The data read in here is 32 sec of data around GW150914 (in each of the two LIGO detectors).

In [None]:
# download data
!wget https://www.losc.ligo.org/s/events/GW150914/H-H1_LOSC_4_V2-1126259446-32.hdf5
!wget https://www.losc.ligo.org/s/events/GW150914/L-L1_LOSC_4_V2-1126259446-32.hdf5

It's also possible to use the ASCII data files (`.txt`) provided by LOSC, reading them in with `np.loadtxt()`. In that case you would have to modify this notebook and manually enter some metadata (sample rate, duration).

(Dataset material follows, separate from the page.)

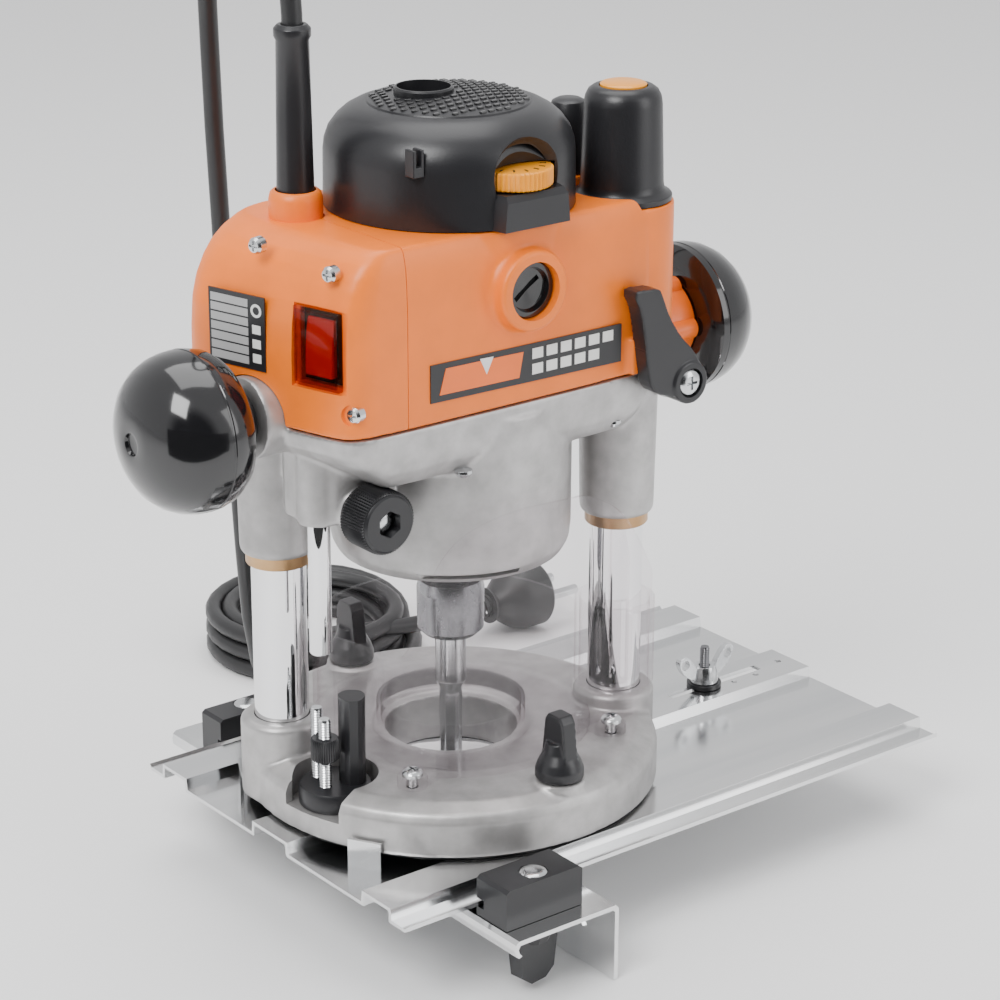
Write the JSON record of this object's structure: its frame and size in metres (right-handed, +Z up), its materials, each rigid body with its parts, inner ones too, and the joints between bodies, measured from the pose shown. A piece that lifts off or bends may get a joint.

This data reading code block is based on the LOSC provided [readligo.py](https://www.losc.ligo.org/s/sample_code/readligo.py) and [hdf5fits.py](https://www.losc.ligo.org/s/sample_code/hdf5fits.py) scripts.

In [None]:
with h5py.File('H-H1_LOSC_4_V2-1126259446-32.hdf5', 'r') as dataFile:
    # read H1 strain data
    h_data = dataFile['strain']['Strain'][...]

    # get metadata
    dT = dataFile['strain']['Strain'].attrs['Xspacing']
    Tobs = dataFile['meta']['Duration'].value
    GPSstart = dataFile['meta']['GPSstart'].value

    # compute other useful metadata
    samp_rate = 1/dT
    N = len(h_data)

with h5py.File('L-L1_LOSC_4_V2-1126259446-32.hdf5', 'r') as dataFile:
    # read L1 strain data; same length, start time, etc as H1
    l_data = dataFile['strain']['Strain'][...]

In [None]:
# make lists of sample times and positive Fourier freqs
time = np.arange(N)*dT
freq = np.fft.rfftfreq(N, d=dT)

dF = freq[1]-freq[0] # frequency spacing

## raw data

We begin by plotting the raw data to see if we can spot GW150914.

We know that GW150914 occured at about 16.4 sec in this segment.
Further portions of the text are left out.